Hoffmann believes that Flores' play-calling style portrays his personality.

"He's savvy. He's super-savvy," Hoffmann explained. "I think part of that is where he comes from. He comes from a rough area in Brownsville, so you've always got to be eyes up. He went to a great high school in Poly Prep, so he's obviously got the book smarts to him. He's kind of got the total package.

"Nobody is surprised [at his success]," Hoffmann added. "I don't think anybody that knows him is shocked at what he's been able to accomplish. … I think everybody thought 'Yeah, it makes total sense. The guy works his [tail] off and he deserves what he gets.' … You're not going to ever out-tough him."

Hoffmann loved Flores dialing the heat in the Super Bowl against Los Angeles. A savvy call at a critical moment, aligning with Hoffmann's assertion that Flores always finds a way to be in the right spot at the right time: "It just made sense because that's who he is – when he gets on you, it's over," Hoffmann said.
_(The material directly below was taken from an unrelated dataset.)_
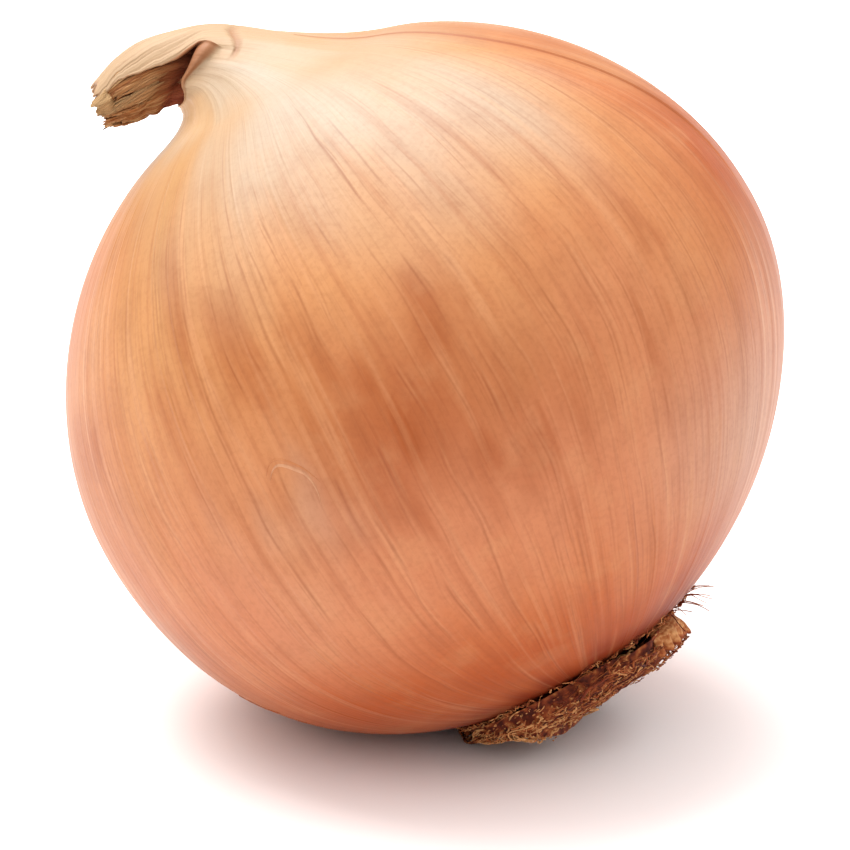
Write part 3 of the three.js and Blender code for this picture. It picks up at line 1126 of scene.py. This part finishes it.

A big smile flashed when Flores was told of Hoffmann's compliments. The architect of the Vikings defense doesn't gloat in his successes. He's mindful of his trials and errors – and the work in front of him.

"I think savviness just comes with finding a way to get things done," Flores remarked with an unmissable gratitude. "Finding a way to help people put themselves in good positions to succeed."